The series is set in 1882 Victorian London and follows Eliza Scarlet (Kate Phillips, “Peaky Blinders”), a trailblazing woman running her father’s detective agency after his death. She frequently works with her father’s old friend, Scotland Yard Detective Inspector (DI) William Wellington (Martin) — aka “The Duke.”
The Scottish-born Martin, 35, who’s also known for “Game of Thrones,” “Medici: Masters of Florence” and “Jamestown,” answered some questions for The Post.
What attracted you to this show?
I just loved the scripts. At first you think you know what it is — it’s a Victorian cop drama — but very quickly it’s like, “OK this is different.” It’s light and it’s witty. I think very often pieces [covering] that time can get very dark and sort of gruesome. It’s just such a fun show, and Rachael [New], our amazing creator, has this brilliant way of writing dialogue and characters. Each scene has a bit of a spark.
Did you do any research to prepare for the role?
I grew a beard. No, I did lots [of research], actually. I love doing period stuff because you know nothing about that time other than what you learned 15 years ago in school, even though you never really listened to any of it. So it’s great to go back and try to find out what was going on culturally and politically and find out where your character is in that world. I really loved finding out about London at the time and the whole 1800s leading up to where we are [in the show]. Me and Kate [Phillips] both read this brilliant book called “How to Be a Victorian” which is actually a lot of fun and it’s got the whole history of that time and how people were. I found it very useful, I loved it. And I read “Sherlock Holmes,” because that’s the same period.
Did you learn anything that surprised you?
You know Tower Bridge in London — that famous old bridge? I discovered that the London Underground was actually built before that, which sort of fascinated me. I was like, “Wait a minute, surely the London Underground [was built in] like the 1920s or something.” But it’s been going since the 1800s. So this was all in our show’s time. It was a really innovative period.
What was the most challenging part of the role?
The cop chat. If you had a case and you have to go say, “We found the body and it had a gunshot here…” When you learned these great scenes in the mortuary, it would fly off — but the actual learning of [the dialogue] and making sure that it was all specific to the case [was challenging]. And also the names.

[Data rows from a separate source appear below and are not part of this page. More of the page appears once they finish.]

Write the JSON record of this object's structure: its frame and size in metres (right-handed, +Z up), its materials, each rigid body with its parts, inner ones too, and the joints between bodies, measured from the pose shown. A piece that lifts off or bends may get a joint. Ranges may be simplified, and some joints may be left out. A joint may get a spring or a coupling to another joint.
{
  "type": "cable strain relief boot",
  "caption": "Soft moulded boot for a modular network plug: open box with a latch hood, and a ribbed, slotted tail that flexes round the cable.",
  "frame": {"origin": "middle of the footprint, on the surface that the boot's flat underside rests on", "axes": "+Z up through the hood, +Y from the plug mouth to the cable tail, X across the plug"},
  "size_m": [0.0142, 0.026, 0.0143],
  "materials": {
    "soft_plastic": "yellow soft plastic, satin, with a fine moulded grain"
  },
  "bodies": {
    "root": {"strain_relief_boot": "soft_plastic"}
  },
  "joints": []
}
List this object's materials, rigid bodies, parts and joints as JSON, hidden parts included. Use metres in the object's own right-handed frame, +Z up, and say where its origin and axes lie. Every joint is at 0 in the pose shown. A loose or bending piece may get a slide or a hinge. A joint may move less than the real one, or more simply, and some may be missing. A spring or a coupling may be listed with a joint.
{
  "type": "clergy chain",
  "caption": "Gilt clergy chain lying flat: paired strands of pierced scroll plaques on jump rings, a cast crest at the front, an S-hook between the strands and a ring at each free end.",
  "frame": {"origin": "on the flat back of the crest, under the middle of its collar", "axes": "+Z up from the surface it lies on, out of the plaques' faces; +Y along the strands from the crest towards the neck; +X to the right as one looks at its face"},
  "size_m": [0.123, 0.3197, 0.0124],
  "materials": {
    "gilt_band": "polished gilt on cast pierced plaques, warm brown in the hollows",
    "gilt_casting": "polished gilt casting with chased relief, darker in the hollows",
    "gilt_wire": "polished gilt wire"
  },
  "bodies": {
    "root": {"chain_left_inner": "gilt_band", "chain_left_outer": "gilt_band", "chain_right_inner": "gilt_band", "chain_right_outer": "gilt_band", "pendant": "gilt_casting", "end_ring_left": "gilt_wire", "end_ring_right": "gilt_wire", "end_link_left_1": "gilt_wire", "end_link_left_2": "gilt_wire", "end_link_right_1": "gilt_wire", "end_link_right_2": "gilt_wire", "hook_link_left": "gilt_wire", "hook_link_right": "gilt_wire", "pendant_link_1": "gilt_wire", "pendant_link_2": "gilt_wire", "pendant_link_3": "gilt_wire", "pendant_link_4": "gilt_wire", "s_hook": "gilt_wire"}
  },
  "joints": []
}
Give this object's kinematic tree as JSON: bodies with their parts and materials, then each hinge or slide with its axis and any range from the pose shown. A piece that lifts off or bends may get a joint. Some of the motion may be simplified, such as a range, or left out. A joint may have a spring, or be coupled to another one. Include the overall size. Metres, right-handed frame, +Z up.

Because every week you have new character names to remember. But everything else was a total dream. It was a lovely job.
What’s the status of a second season?
We’ll have to wait and see. There’s big hope for it and lots going on in the background to get that to happen. It’s been such a weird time, but we shall watch this space and hopefully soon [there will be news].
Do you have any other projects you’re also working on?
Zack Snyder is doing [a prequel to his upcoming] “Army of the Dead,” for Netflix, so I filmed that in Prague. It was a very different experience, because we were basically locked in our hotel for two-and-a half months. Normally on jobs you fly back every weekend and see the family, but it was total lockdown. I’m excited about the film — it’s really cool and it looks great.